— Start —
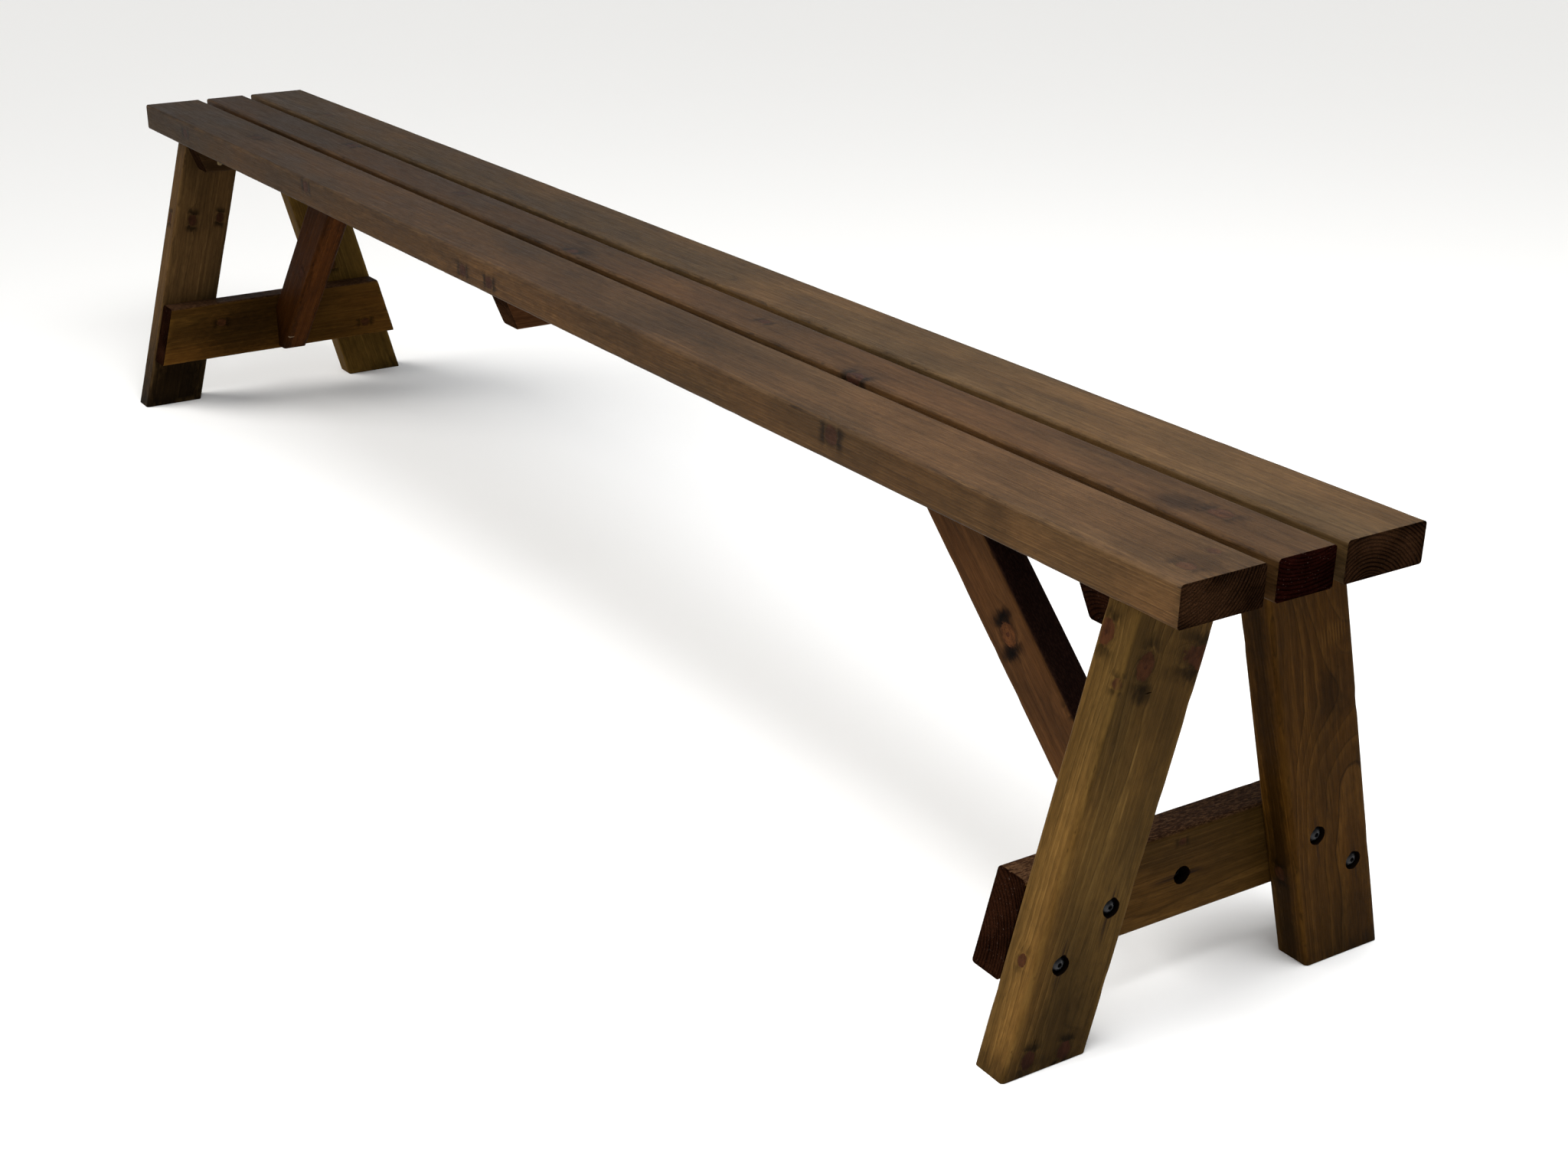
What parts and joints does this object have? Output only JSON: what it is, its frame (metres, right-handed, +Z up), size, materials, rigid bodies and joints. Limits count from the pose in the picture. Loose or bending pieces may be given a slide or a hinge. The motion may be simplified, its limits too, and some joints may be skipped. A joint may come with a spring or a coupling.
{
  "type": "garden bench",
  "caption": "Long backless timber bench: slatted plank seat on splayed A-frame legs with low stretchers and diagonal braces.",
  "frame": {"origin": "on the floor, under the middle of the seat", "axes": "+X along the seat towards the right-hand end, +Y across the seat towards the back, +Z up"},
  "size_m": [2.4, 0.447, 0.456],
  "materials": {
    "seat_wood": "dark brown stained softwood, satin, fine straight grain",
    "frame_wood": "dark brown stained softwood, satin, knotty",
    "black_screws": "glossy black domed heads",
    "plated_screws": "yellow zinc plated, satin"
  },
  "bodies": {
    "root": {"seat_plank_front": "seat_wood", "seat_plank_middle": "seat_wood", "seat_plank_back": "seat_wood", "leg_right_front": "frame_wood", "leg_right_back": "frame_wood", "leg_left_front": "frame_wood", "leg_left_back": "frame_wood", "bearer_right": "frame_wood", "bearer_left": "frame_wood", "batten_middle": "frame_wood", "stretcher_right": "frame_wood", "stretcher_left": "frame_wood", "brace_right": "frame_wood", "brace_left": "frame_wood", "frame_screws_right_front": "black_screws", "frame_screws_right_back": "black_screws", "frame_screws_left_front": "black_screws", "frame_screws_left_back": "black_screws", "foot_screw_right": "black_screws", "foot_screw_left": "black_screws", "seat_screws_right": "plated_screws", "seat_screws_left": "plated_screws", "seat_screws_middle": "plated_screws", "leg_top_screws_right": "plated_screws", "leg_top_screws_left": "plated_screws", "brace_top_screw_right": "plated_screws", "brace_top_screw_left": "plated_screws"}
  },
  "joints": []
}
— End —
YOUR OBJECTIVE :: All of the data needs to be reproduced exactly, with no line missing.

WRITTEN ANSWER ::
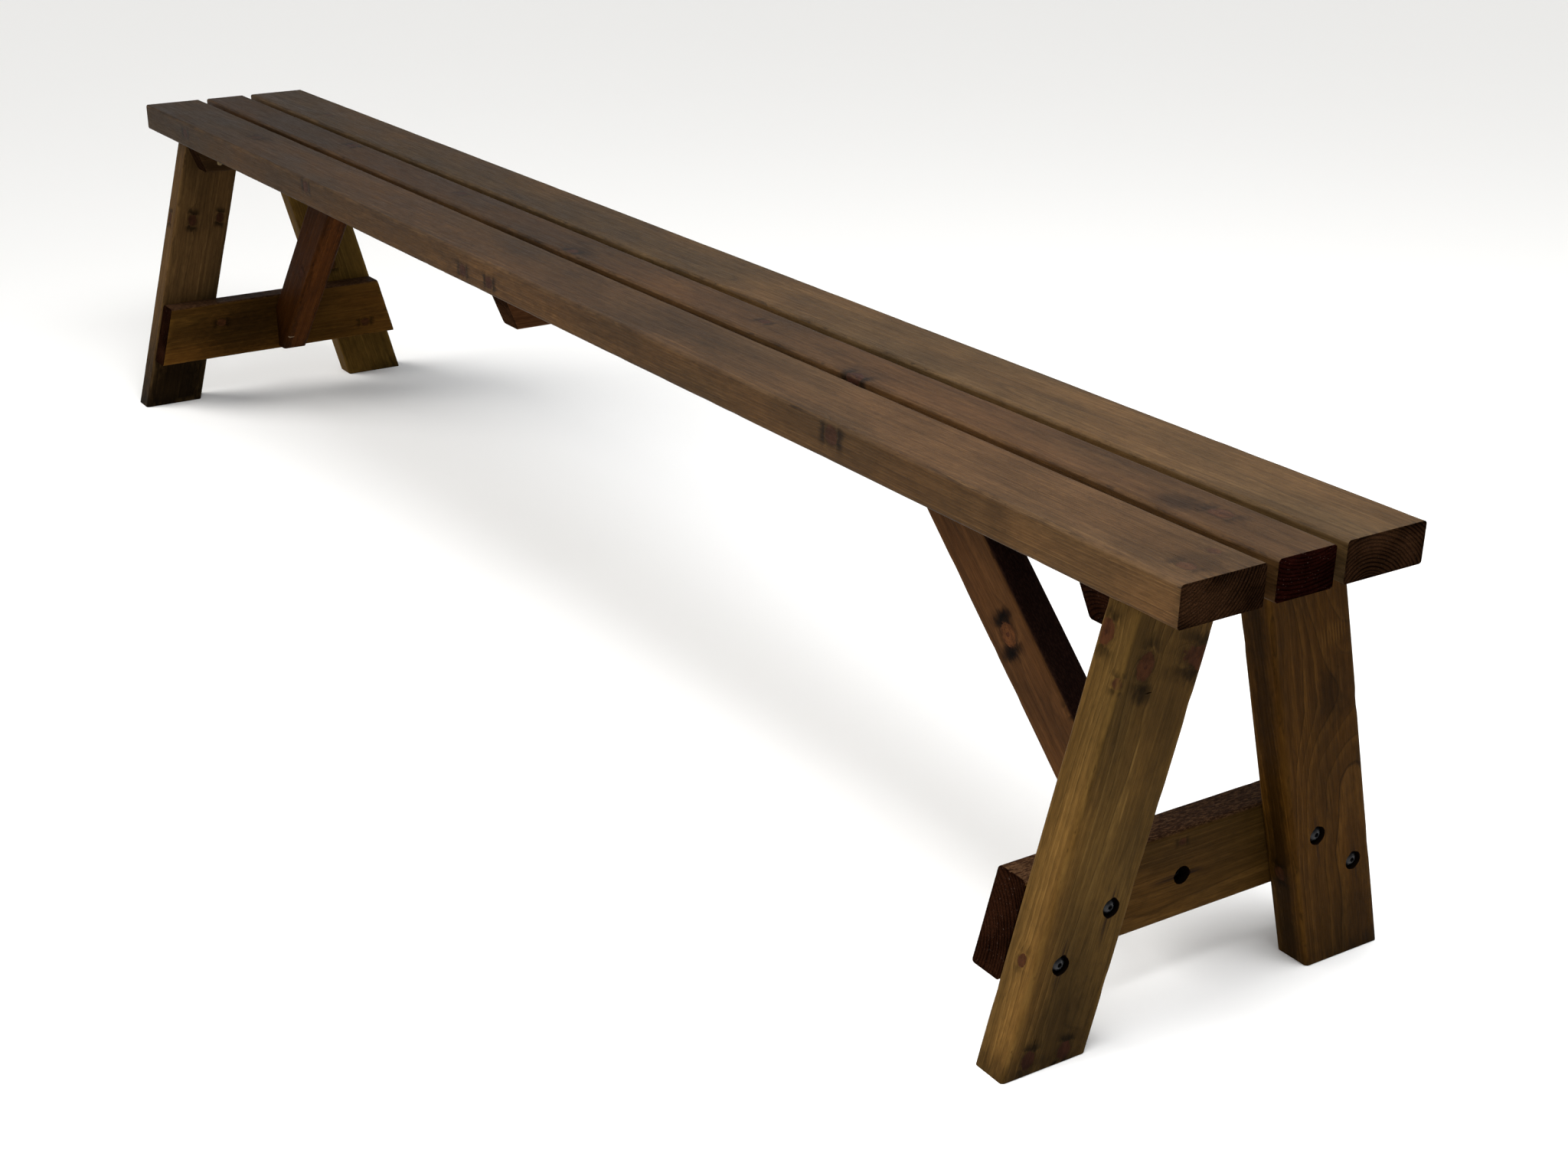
What parts and joints does this object have? Output only JSON: what it is, its frame (metres, right-handed, +Z up), size, materials, rigid bodies and joints. Limits count from the pose in the picture. Loose or bending pieces may be given a slide or a hinge. The motion may be simplified, its limits too, and some joints may be skipped. A joint may come with a spring or a coupling.
{
  "type": "garden bench",
  "caption": "Long backless timber bench: slatted plank seat on splayed A-frame legs with low stretchers and diagonal braces.",
  "frame": {"origin": "on the floor, under the middle of the seat", "axes": "+X along the seat towards the right-hand end, +Y across the seat towards the back, +Z up"},
  "size_m": [2.4, 0.447, 0.456],
  "materials": {
    "seat_wood": "dark brown stained softwood, satin, fine straight grain",
    "frame_wood": "dark brown stained softwood, satin, knotty",
    "black_screws": "glossy black domed heads",
    "plated_screws": "yellow zinc plated, satin"
  },
  "bodies": {
    "root": {"seat_plank_front": "seat_wood", "seat_plank_middle": "seat_wood", "seat_plank_back": "seat_wood", "leg_right_front": "frame_wood", "leg_right_back": "frame_wood", "leg_left_front": "frame_wood", "leg_left_back": "frame_wood", "bearer_right": "frame_wood", "bearer_left": "frame_wood", "batten_middle": "frame_wood", "stretcher_right": "frame_wood", "stretcher_left": "frame_wood", "brace_right": "frame_wood", "brace_left": "frame_wood", "frame_screws_right_front": "black_screws", "frame_screws_right_back": "black_screws", "frame_screws_left_front": "black_screws", "frame_screws_left_back": "black_screws", "foot_screw_right": "black_screws", "foot_screw_left": "black_screws", "seat_screws_right": "plated_screws", "seat_screws_left": "plated_screws", "seat_screws_middle": "plated_screws", "leg_top_screws_right": "plated_screws", "leg_top_screws_left": "plated_screws", "brace_top_screw_right": "plated_screws", "brace_top_screw_left": "plated_screws"}
  },
  "joints": []
}